All bid proposals shall now be presented electronically, instead of physically. This is a major practical improvement as, in the past, most of the bid proposals were not only presented in-person in big heavy boxes, but included several copies, which were rarely used.
Amendments to the bid document
Law 153 increases the minimum amount of time that shall elapse between a modification to a bid document and the date for proposal submissions. Also, a unified version of the bid documents must be uploaded to the public procurement website (PanamaCompra), including all modifications by amendments before the bid proposal submission date.
Advanced payments and amendments to public contracts
For contracts of more than US$3m that include an advance payment component, such advance payment will now be consigned into a trust to be created by the Ministry of Economy and Finance, rather than being paid directly to the contractor.
Regarding contract amendments, the sum of all amendments to the price of a public contract is now limited to 25 per cent instead of 40 per cent.
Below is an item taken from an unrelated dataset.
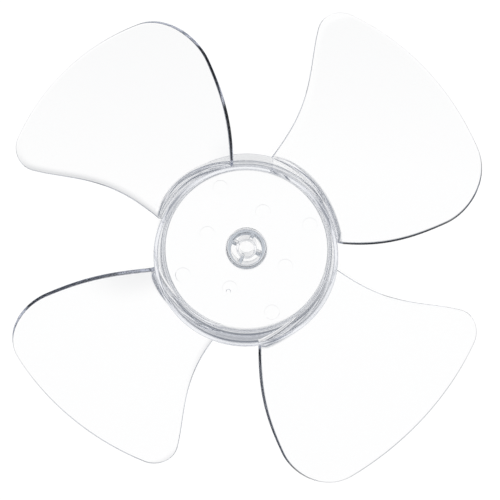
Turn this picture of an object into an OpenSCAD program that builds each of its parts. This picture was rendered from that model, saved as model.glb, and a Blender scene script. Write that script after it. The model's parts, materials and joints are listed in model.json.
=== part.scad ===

Transparency, level playing fields and professionalisation of public procurement
Law 153 includes the development of a capacity- building programme for public servants in the different public contracting entities, as well as the creation of a Public Procurement Observatory that will allow the public to follow the various stages of ongoing public contracts and file complaints. This is in addition to the existing public procurement website where all public bids are available to view.
The obligation for public contracting entities to include authentic, exact, and precise information in the bid documents has also been included in Law 22, creating a level playing field for all interested parties.
Although there is a long way to go to reach perfect or near-perfect public procurement legislation, several of the latest changes to Law 22 should help the Government of Panama attract new private investment and contribute to the economic reactivation of the country.